OBJECTIVE
Take the line that contains "points = [vertex.co" and every line after it in the material below, and quote them exactly.

DATASET SECTION
=======

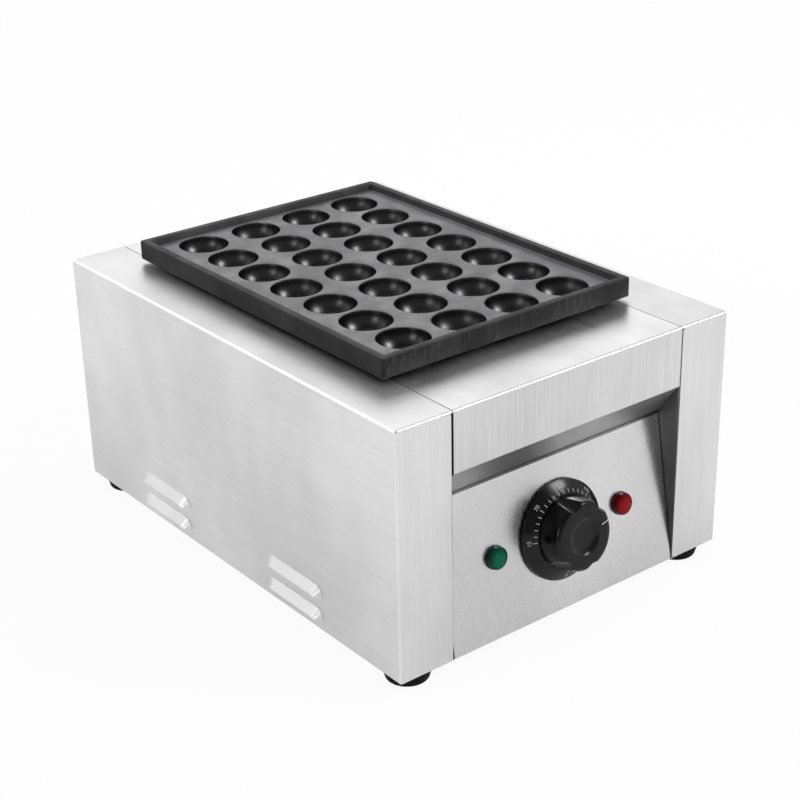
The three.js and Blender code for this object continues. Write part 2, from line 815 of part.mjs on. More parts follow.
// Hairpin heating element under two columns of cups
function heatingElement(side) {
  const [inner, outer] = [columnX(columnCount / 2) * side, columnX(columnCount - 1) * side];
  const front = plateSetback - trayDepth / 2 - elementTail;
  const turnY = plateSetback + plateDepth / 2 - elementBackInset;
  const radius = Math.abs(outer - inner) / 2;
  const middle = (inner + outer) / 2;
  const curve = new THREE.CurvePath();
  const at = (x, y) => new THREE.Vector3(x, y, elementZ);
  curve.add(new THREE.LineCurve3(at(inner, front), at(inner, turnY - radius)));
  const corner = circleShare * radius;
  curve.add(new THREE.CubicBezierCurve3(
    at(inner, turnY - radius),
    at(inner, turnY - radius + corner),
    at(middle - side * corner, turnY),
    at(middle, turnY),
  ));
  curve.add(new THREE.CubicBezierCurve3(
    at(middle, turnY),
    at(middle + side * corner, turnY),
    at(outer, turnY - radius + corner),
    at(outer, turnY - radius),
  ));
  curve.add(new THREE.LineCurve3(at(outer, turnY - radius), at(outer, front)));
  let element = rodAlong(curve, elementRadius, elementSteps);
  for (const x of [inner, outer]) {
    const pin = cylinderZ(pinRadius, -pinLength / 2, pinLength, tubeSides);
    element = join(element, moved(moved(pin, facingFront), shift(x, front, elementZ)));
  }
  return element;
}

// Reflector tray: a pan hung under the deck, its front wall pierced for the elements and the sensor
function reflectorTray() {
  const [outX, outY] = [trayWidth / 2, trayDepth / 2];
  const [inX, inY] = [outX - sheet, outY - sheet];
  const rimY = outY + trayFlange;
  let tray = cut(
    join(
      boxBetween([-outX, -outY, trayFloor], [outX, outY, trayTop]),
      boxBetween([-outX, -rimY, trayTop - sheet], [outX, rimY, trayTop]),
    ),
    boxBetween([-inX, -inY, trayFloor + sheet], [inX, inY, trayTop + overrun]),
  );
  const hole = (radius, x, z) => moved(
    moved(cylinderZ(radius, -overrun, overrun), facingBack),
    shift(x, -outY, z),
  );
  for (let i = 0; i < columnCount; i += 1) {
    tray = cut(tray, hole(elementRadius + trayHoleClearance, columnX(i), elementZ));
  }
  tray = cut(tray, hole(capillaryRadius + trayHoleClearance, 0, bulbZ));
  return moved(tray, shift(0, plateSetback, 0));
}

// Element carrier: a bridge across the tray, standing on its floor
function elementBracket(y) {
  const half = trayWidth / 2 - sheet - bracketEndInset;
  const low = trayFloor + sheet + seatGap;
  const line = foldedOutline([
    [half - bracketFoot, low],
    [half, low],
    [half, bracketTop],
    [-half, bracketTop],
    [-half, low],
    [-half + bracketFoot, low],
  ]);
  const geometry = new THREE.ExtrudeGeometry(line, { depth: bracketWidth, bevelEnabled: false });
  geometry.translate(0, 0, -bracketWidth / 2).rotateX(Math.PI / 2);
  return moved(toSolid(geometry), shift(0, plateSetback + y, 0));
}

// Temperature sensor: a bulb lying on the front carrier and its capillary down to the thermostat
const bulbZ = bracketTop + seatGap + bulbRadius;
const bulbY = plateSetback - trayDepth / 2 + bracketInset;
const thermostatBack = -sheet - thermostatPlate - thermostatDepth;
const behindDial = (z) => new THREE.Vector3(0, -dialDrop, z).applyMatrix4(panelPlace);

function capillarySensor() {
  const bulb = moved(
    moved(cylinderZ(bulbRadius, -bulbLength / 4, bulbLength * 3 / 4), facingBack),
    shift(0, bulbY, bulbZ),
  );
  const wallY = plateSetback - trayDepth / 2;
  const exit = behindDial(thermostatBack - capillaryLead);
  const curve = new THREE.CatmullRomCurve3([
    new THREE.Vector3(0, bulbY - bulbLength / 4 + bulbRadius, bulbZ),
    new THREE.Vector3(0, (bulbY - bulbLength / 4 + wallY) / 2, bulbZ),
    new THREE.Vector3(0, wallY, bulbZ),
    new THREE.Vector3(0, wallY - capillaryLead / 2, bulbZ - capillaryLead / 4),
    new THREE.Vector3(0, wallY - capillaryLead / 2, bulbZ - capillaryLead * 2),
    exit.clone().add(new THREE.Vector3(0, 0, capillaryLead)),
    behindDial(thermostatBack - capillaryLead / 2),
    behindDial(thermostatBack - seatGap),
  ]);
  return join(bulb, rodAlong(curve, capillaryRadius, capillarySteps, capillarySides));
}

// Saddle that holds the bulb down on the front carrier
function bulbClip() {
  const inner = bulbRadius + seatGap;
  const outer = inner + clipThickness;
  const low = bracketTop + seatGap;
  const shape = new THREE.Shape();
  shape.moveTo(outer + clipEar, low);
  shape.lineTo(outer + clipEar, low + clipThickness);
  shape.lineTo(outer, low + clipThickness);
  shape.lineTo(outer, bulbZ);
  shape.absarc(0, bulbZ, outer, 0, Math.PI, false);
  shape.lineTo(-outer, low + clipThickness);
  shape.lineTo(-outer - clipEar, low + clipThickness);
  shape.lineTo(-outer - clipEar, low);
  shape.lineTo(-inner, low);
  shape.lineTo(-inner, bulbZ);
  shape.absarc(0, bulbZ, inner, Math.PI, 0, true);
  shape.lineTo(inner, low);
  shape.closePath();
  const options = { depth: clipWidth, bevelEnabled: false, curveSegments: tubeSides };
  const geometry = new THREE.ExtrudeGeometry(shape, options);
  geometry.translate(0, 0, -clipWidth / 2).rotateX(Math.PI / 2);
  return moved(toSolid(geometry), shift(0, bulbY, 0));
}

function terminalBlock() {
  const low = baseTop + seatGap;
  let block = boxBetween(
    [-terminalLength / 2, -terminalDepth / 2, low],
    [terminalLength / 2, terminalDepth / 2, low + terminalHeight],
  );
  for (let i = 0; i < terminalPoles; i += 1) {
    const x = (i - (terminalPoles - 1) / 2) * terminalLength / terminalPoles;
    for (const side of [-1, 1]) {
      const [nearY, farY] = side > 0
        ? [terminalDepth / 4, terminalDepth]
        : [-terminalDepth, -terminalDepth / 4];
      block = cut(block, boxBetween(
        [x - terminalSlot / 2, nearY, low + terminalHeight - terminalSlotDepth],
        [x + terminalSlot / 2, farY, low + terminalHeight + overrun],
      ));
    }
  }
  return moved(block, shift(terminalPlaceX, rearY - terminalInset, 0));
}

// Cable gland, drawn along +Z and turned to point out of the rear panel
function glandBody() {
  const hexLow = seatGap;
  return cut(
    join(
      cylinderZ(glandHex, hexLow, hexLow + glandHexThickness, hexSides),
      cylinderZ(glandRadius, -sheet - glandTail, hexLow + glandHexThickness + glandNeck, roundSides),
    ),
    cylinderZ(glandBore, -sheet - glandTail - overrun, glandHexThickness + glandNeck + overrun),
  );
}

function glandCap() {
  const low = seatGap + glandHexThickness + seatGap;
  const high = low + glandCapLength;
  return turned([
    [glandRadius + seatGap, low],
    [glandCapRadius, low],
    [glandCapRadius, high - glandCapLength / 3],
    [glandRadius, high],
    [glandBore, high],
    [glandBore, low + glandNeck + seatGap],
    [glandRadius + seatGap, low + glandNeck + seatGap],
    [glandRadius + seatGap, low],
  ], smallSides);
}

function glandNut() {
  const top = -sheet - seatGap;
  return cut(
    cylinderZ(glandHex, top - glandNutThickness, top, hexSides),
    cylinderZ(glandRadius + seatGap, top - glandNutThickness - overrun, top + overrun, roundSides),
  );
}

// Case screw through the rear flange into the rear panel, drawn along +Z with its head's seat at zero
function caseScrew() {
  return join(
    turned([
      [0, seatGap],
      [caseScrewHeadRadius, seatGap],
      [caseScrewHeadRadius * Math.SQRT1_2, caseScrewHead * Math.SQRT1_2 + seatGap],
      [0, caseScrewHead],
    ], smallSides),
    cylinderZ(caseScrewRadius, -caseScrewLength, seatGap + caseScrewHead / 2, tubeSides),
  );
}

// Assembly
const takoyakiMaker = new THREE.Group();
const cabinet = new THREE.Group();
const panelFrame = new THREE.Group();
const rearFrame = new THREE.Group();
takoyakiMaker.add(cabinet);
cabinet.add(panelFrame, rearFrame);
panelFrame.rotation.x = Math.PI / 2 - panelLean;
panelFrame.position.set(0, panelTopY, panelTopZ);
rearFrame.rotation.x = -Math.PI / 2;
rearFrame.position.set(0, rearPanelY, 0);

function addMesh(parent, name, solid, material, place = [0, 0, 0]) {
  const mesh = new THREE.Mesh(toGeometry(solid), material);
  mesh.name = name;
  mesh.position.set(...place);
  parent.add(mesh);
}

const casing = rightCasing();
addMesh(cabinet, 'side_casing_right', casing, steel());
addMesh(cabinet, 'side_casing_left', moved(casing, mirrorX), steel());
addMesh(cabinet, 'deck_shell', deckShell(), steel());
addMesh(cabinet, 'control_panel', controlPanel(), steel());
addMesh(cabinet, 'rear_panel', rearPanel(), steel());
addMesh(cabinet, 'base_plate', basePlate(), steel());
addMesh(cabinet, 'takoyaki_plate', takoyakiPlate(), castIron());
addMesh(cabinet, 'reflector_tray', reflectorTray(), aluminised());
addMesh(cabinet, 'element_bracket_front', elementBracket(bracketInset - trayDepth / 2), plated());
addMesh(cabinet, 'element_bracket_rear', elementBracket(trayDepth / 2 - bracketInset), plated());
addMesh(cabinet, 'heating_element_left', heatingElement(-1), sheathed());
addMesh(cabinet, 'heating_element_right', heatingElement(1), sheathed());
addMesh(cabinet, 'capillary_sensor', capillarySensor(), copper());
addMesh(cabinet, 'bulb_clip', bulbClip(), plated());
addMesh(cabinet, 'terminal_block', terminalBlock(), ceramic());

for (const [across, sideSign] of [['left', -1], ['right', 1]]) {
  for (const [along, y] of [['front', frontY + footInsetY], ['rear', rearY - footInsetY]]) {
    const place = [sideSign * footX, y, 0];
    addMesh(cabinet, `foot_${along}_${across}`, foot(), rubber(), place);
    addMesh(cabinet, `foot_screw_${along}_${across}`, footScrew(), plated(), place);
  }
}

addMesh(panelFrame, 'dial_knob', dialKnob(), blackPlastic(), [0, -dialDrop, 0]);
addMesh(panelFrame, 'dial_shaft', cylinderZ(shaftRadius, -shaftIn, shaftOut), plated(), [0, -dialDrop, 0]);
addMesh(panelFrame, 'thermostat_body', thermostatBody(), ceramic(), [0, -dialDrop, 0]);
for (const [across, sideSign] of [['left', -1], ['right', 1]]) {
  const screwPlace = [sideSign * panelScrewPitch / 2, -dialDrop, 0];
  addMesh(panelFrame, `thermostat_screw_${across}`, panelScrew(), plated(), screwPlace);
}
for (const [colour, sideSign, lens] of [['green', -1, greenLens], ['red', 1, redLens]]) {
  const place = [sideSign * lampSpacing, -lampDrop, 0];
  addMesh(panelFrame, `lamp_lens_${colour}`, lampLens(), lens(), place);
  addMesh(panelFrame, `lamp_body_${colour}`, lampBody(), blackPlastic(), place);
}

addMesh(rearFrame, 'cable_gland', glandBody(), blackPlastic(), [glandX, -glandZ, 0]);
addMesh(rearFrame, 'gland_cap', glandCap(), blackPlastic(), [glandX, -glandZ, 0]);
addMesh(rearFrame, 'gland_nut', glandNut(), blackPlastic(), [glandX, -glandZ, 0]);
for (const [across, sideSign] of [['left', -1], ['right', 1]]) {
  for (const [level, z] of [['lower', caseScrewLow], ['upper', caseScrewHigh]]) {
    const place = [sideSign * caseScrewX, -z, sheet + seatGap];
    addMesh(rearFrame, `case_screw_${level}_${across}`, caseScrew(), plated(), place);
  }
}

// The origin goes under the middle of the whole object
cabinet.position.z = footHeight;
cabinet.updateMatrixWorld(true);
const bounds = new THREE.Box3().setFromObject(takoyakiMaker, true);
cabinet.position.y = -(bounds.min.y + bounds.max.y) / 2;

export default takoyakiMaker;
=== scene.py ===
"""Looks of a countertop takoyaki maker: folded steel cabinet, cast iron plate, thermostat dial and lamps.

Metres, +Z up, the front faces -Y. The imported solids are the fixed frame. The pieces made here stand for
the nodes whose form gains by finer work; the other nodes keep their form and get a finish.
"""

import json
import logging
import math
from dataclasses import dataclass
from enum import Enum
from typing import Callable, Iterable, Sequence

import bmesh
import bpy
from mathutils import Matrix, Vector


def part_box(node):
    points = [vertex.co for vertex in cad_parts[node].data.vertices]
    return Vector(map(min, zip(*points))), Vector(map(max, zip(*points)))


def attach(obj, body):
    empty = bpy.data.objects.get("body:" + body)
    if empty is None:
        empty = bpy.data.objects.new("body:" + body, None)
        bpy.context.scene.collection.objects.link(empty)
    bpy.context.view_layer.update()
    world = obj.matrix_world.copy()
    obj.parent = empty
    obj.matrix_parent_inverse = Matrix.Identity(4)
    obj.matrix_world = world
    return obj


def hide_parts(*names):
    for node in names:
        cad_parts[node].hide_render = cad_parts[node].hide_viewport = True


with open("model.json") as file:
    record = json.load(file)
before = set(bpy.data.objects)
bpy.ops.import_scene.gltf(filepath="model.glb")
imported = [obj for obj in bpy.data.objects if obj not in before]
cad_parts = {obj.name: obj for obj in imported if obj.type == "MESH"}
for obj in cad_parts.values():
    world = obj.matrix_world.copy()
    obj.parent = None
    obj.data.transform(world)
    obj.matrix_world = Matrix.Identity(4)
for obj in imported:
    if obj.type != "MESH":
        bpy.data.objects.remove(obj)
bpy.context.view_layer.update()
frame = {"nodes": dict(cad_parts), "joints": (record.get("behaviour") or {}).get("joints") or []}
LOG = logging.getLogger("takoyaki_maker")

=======

ANSWER TO THE PROBLEM
    points = [vertex.co for vertex in cad_parts[node].data.vertices]
    return Vector(map(min, zip(*points))), Vector(map(max, zip(*points)))


def attach(obj, body):
    empty = bpy.data.objects.get("body:" + body)
    if empty is None:
        empty = bpy.data.objects.new("body:" + body, None)
        bpy.context.scene.collection.objects.link(empty)
    bpy.context.view_layer.update()
    world = obj.matrix_world.copy()
    obj.parent = empty
    obj.matrix_parent_inverse = Matrix.Identity(4)
    obj.matrix_world = world
    return obj


def hide_parts(*names):
    for node in names:
        cad_parts[node].hide_render = cad_parts[node].hide_viewport = True


with open("model.json") as file:
    record = json.load(file)
before = set(bpy.data.objects)
bpy.ops.import_scene.gltf(filepath="model.glb")
imported = [obj for obj in bpy.data.objects if obj not in before]
cad_parts = {obj.name: obj for obj in imported if obj.type == "MESH"}
for obj in cad_parts.values():
    world = obj.matrix_world.copy()
    obj.parent = None
    obj.data.transform(world)
    obj.matrix_world = Matrix.Identity(4)
for obj in imported:
    if obj.type != "MESH":
        bpy.data.objects.remove(obj)
bpy.context.view_layer.update()
frame = {"nodes": dict(cad_parts), "joints": (record.get("behaviour") or {}).get("joints") or []}
LOG = logging.getLogger("takoyaki_maker")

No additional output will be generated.